La reconstruction du pays permet à la société de se développer à
nouveau et de se maintenir économiquement au sein des autres structures
sidérurgiques du bassin. En 1957, la Ruhrstahl AG devient la Rheinische Stahlwerke AG
(Rheinstahl), une nouvelle société qui entame dès l'année suivante une
transition vers une nouvelle forme de sidérurgie. C'est ainsi que vient
au monde la méthode "Ruhrstahl-Heraeus", un procédé de métallurgie
secondaire dans lequel le métal liquide, notamment l'acier, est soumis
à un traitement sous vide de dégazage ou de décarburation.

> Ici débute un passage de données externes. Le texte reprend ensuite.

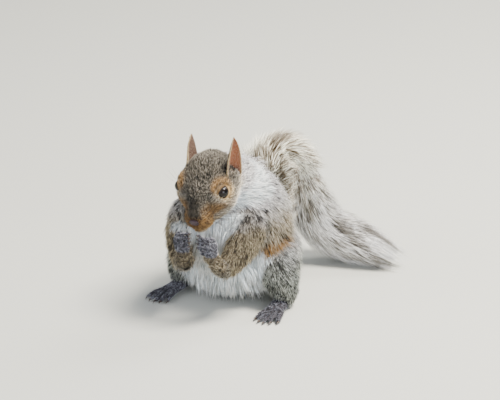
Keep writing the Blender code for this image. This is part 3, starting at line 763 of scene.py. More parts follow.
def coat_material(name, rough):
    """Squirrel fur: keratin hairs, under fur at the root, then main tone, dark band and pale tip."""
    material, tree, shader = surface(name, {"Roughness": rough, "IOR": 1.55, "Specular IOR Level": 0.35})
    hair = add(tree, "ShaderNodeAttribute", {"attribute_name": "hair"})
    parts = add(tree, "ShaderNodeSeparateXYZ", links={0: hair.outputs["Vector"]})
    colours = [add(tree, "ShaderNodeAttribute", {"attribute_name": key}).outputs["Color"] for key in TONES]
    result = colours[0]
    for index, (low, high) in enumerate(HAIR_STEPS):
        factor = add(tree, "ShaderNodeMapRange", {"interpolation_type": "SMOOTHSTEP", 1: low, 2: high},
                     {0: parts.outputs[0]}).outputs[0]
        if index > 0:
            factor = add(tree, "ShaderNodeMath", {"operation": "MULTIPLY"},
                         {0: factor, 1: parts.outputs[index]}).outputs[0]
        result = add(tree, "ShaderNodeMix", {"data_type": "RGBA"},
                     {"Factor": factor, 6: result, 7: colours[index + 1]}).outputs[2]
    tree.links.new(result, shader.inputs["Base Color"])
    return material


def grained_skin(name, settings, texture, grain, relief):
    """Skin coloured by the tone at its points, with a fine grain raised on it."""
    material, tree, shader = surface(name, settings)
    tone = add(tree, "ShaderNodeAttribute", {"attribute_name": "tone"})
    where = add(tree, "ShaderNodeTexCoord")
    pattern = add(tree, texture, grain, {"Vector": where.outputs["Object"]})
    lift = add(tree, "ShaderNodeBump", relief, {"Height": pattern.outputs[0]})
    tree.links.new(tone.outputs["Color"], shader.inputs["Base Color"])
    tree.links.new(lift.outputs["Normal"], shader.inputs["Normal"])
    return material


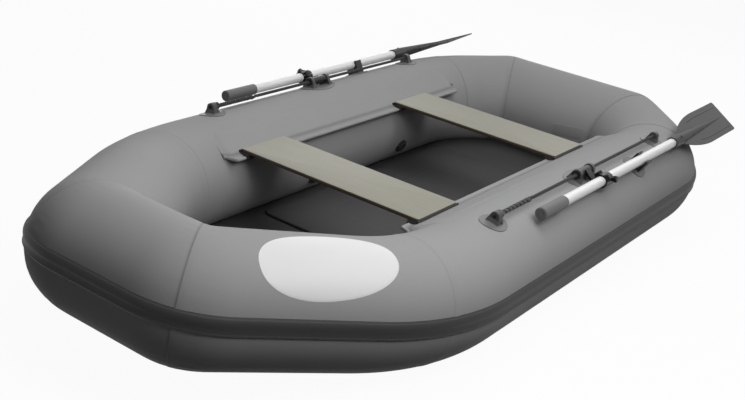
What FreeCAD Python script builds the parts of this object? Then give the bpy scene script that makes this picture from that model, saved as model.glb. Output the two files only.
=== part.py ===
import FreeCAD, Part
import math
import os

# An inflatable rowing boat for two, parked on a floor.
# Millimetres, +X to the bow, +Y to port, +Z up, origin at the bottom centre of the hull.

V = FreeCAD.Vector

# Tube ring: eight panels round an octagon, bow and stern raised
tube_diameter = 340.0
side_centre_y = 467.0          # tube centre line of the two long sides
bow_shoulder_x = 687.0
bow_x = 1216.0
bow_half_width = 169.0
bow_rise = 70.0
stern_shoulder_x = -1006.0
stern_x = -1216.0
stern_half_width = 253.0
stern_rise = 27.0
bow_bend_radius = 719.0        # soft bends where the sides turn to the bow and stern
stern_bend_radius = 348.0
skin_gap = 0.2                 # glue line under whatever is bonded to the tubes

# Rubber rub rail round the outside
rail_top_angle = 12.5
rail_bottom_angle = -4.0
rail_thickness = 6.0
rail_ridge_height = 3.0

# Floor
floor_height = 20.0
floor_sheet_thickness = 3.0
floor_tuck_share = 0.3         # of a tube radius, inwards of the centre line, where the sheet ends
mat_thickness = 9.0
mat_bow_x = 265.0
mat_stern_margin = 126.0       # from the stern shoulders
mat_side_margin = 32.0         # from the tubes' skin at the mat's height
mat_corner_radius = 25.0
mat_gap = 0.3

# Seats
seat_top_height = 294.0
seat_thickness = 12.0
seat_width = 213.0
seat_corner_radius = 8.0
bow_seat_x = 340.0
stern_seat_x = -536.0
plank_inset = 1.5              # each end of a plank inboard of the bead's centre

# Seat rails, each a bonded strip with a bead along its lower edge
seat_rail_span = 20.0          # degrees of the tube that the strip covers
seat_rail_strip_thickness = 2.2
seat_rail_bead_radius = 4.0
seat_rail_bead_standoff = 6.0
seat_rail_end_margin = 5.0     # from the bends of the tubes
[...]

La
rationalisation et la réorganisation du travail permet en 1967 la
création d'une fonderie à coulée continue qui sera suivie par la mise
en service d'une aciérie électrique. La société est cependant en grande
difficulté et le 21 février 1973, August Thyssen-Hütte AG
annonce le rachat de la majorité des actions de la Rheinische
Stahlwerke AG. Au cours de l'année 1976, le nom "Rheinstahl" est
abandonné et l'ensemble du groupe est réuni sous un nouveau logo
composé de l'arc Rheinstahl et du lettrage Thyssen. C'est la même année
que la production d'acier en Allemagne atteint son apogée avec près de
53 millions de tonnes. L'effondrement de la sidérurgie débute quelques
années plus tard et c'est en 1983 que les premières divisions de
Hattingen ferment leurs portes. En décembre 1987, Thyssen annonce la
fermeture des hauts fourneaux ainsi que du laminoir à tôles fortes de
4,2 m, de l'aciérie électrique et de l'usine de coulée continue. 3.000
ouvriers furent licenciés mais, après plusieurs mouvements de
contestation ponctués par une immense chaîne humaine de près de 30.000
personnes autour de l'usine ainsi que par une importante grève de la
faim des ouvrières, l'aciérie et la forge furent rachetées en 1988 par
la Vereinigte
Schmiedewerke GmbH qui ne permit qu'un bref répit aux
installations dont la dernière partie ferma ses portes en 2004. Après
la démolition d'une partie de l'usine, Henrichshütte est devenu l'un
des huit musées liés à la Westfälisches Landesmuseum für
Industriekultur. Un site incontournable.